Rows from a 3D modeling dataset

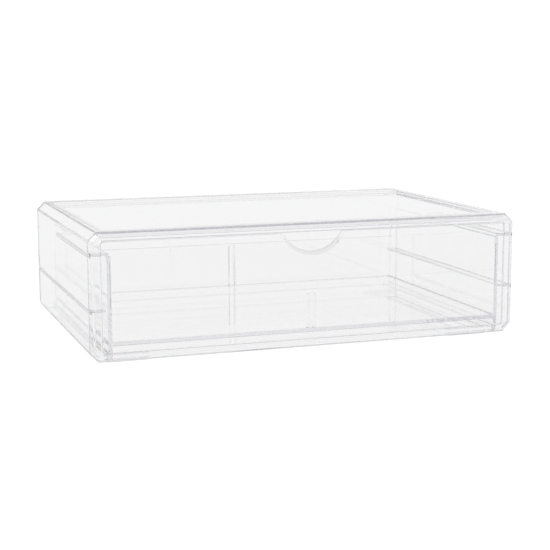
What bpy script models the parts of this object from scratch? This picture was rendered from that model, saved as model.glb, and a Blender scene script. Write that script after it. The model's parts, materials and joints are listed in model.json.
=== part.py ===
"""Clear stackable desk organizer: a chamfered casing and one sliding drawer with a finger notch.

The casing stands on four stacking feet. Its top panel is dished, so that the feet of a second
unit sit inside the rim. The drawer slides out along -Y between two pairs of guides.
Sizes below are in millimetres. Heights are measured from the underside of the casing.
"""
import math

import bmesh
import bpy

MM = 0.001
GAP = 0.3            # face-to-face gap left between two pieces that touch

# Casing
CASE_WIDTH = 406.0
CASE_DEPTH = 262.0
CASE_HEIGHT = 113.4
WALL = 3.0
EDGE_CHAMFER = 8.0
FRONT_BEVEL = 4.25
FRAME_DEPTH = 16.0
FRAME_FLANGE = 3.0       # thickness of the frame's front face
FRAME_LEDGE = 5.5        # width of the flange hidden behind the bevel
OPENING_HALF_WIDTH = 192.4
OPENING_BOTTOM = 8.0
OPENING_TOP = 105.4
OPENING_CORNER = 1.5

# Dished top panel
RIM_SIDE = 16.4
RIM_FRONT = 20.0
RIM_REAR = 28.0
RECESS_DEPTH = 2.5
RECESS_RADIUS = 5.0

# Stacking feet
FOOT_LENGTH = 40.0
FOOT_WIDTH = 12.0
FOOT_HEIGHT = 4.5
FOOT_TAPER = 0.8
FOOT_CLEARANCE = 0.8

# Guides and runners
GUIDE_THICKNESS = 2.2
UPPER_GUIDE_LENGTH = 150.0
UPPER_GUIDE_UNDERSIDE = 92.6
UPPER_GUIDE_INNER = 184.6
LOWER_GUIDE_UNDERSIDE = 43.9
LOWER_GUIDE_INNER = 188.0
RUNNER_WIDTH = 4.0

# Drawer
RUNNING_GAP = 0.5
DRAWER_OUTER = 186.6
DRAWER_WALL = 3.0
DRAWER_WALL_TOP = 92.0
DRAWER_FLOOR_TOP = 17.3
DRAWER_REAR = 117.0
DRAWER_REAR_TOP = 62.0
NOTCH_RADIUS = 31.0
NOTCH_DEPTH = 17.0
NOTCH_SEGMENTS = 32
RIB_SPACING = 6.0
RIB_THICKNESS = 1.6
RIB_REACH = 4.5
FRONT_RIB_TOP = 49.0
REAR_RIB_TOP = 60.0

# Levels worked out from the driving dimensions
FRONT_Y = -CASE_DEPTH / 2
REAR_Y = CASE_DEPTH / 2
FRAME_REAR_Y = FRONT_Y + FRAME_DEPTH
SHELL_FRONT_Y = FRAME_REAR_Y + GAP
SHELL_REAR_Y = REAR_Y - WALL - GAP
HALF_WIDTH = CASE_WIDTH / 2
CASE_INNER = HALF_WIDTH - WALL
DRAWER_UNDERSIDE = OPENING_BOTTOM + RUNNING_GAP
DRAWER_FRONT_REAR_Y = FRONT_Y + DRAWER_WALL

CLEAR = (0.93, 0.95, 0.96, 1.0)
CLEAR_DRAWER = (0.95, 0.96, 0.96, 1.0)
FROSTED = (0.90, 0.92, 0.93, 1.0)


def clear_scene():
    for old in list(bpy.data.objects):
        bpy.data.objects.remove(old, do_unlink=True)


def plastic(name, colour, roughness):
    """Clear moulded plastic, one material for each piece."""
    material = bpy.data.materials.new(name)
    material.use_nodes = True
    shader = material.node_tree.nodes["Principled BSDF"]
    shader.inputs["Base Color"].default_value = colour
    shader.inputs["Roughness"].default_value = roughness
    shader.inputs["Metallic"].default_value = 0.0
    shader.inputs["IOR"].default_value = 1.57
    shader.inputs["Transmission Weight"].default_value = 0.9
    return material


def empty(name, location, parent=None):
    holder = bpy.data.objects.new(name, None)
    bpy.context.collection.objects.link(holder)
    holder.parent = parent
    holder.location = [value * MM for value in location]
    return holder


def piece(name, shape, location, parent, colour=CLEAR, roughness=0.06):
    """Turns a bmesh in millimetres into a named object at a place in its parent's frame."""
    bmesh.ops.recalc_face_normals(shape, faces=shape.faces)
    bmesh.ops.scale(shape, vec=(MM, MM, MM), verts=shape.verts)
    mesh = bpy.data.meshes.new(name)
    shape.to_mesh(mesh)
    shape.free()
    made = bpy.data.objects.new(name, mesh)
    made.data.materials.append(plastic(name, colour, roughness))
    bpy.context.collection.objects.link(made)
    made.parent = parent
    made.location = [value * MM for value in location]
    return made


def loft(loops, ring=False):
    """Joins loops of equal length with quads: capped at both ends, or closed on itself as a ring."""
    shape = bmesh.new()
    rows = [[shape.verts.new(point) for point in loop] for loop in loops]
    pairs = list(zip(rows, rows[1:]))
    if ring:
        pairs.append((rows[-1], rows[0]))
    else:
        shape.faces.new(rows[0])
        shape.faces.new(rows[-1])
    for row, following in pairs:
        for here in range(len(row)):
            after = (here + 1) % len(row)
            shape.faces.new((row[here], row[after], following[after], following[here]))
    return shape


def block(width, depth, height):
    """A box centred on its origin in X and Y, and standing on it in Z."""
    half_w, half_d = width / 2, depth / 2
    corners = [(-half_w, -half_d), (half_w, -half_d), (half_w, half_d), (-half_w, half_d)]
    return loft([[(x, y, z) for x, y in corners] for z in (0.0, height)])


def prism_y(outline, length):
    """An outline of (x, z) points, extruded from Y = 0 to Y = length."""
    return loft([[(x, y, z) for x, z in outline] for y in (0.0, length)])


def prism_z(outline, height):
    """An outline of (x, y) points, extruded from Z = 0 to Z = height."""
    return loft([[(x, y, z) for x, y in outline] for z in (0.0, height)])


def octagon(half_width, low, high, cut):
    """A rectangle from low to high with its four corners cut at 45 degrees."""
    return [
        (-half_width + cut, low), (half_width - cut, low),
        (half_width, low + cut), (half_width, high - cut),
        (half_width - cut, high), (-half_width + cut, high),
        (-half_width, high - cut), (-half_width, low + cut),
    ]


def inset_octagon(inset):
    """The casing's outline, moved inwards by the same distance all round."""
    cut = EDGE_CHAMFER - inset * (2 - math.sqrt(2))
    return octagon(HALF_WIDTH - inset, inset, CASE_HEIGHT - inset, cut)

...

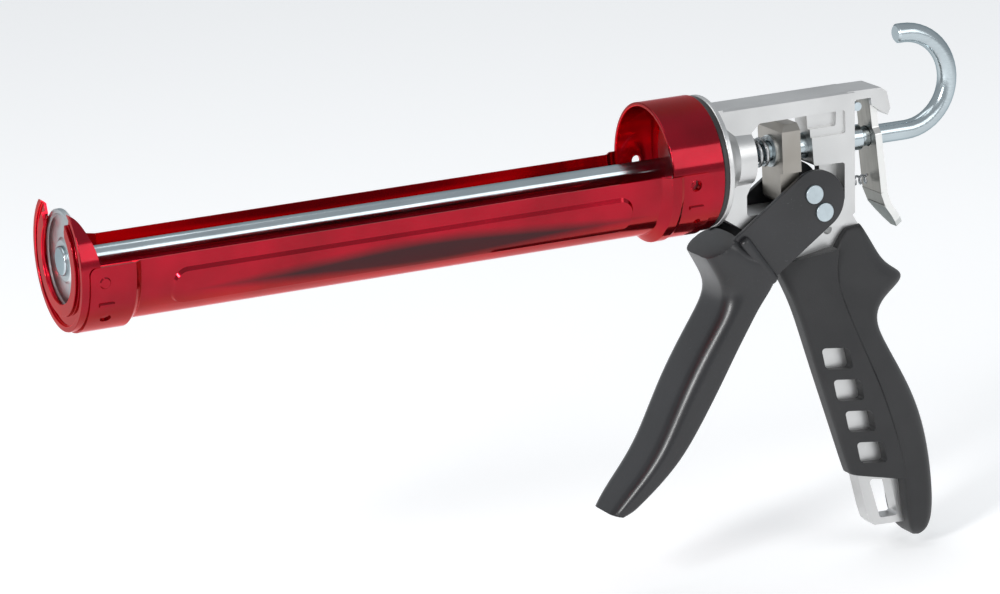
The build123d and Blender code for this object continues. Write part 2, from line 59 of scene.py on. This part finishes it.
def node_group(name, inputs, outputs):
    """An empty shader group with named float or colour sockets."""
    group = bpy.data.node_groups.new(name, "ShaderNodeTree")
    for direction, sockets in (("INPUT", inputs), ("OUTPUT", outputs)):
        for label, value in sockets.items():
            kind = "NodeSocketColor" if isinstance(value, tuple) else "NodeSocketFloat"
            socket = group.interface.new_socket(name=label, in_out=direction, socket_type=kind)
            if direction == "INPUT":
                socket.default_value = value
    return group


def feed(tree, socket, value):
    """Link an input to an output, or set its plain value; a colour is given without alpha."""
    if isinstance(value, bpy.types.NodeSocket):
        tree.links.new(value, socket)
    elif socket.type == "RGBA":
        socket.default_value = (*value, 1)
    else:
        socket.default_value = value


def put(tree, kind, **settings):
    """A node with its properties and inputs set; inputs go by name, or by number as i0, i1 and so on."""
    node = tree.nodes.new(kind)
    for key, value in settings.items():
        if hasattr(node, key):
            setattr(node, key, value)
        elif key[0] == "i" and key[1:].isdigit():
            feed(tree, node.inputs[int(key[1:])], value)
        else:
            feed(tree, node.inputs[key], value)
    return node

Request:
Retype the entries above exactly, but only from the line containing "What bpy script" through the line containing "REAR_RIB_TOP = 60.0", both included.

Exercise answer:
What bpy script models the parts of this object from scratch? This picture was rendered from that model, saved as model.glb, and a Blender scene script. Write that script after it. The model's parts, materials and joints are listed in model.json.
=== part.py ===
"""Clear stackable desk organizer: a chamfered casing and one sliding drawer with a finger notch.

The casing stands on four stacking feet. Its top panel is dished, so that the feet of a second
unit sit inside the rim. The drawer slides out along -Y between two pairs of guides.
Sizes below are in millimetres. Heights are measured from the underside of the casing.
"""
import math

import bmesh
import bpy

MM = 0.001
GAP = 0.3            # face-to-face gap left between two pieces that touch

# Casing
CASE_WIDTH = 406.0
CASE_DEPTH = 262.0
CASE_HEIGHT = 113.4
WALL = 3.0
EDGE_CHAMFER = 8.0
FRONT_BEVEL = 4.25
FRAME_DEPTH = 16.0
FRAME_FLANGE = 3.0       # thickness of the frame's front face
FRAME_LEDGE = 5.5        # width of the flange hidden behind the bevel
OPENING_HALF_WIDTH = 192.4
OPENING_BOTTOM = 8.0
OPENING_TOP = 105.4
OPENING_CORNER = 1.5

# Dished top panel
RIM_SIDE = 16.4
RIM_FRONT = 20.0
RIM_REAR = 28.0
RECESS_DEPTH = 2.5
RECESS_RADIUS = 5.0

# Stacking feet
FOOT_LENGTH = 40.0
FOOT_WIDTH = 12.0
FOOT_HEIGHT = 4.5
FOOT_TAPER = 0.8
FOOT_CLEARANCE = 0.8

# Guides and runners
GUIDE_THICKNESS = 2.2
UPPER_GUIDE_LENGTH = 150.0
UPPER_GUIDE_UNDERSIDE = 92.6
UPPER_GUIDE_INNER = 184.6
LOWER_GUIDE_UNDERSIDE = 43.9
LOWER_GUIDE_INNER = 188.0
RUNNER_WIDTH = 4.0

# Drawer
RUNNING_GAP = 0.5
DRAWER_OUTER = 186.6
DRAWER_WALL = 3.0
DRAWER_WALL_TOP = 92.0
DRAWER_FLOOR_TOP = 17.3
DRAWER_REAR = 117.0
DRAWER_REAR_TOP = 62.0
NOTCH_RADIUS = 31.0
NOTCH_DEPTH = 17.0
NOTCH_SEGMENTS = 32
RIB_SPACING = 6.0
RIB_THICKNESS = 1.6
RIB_REACH = 4.5
FRONT_RIB_TOP = 49.0
REAR_RIB_TOP = 60.0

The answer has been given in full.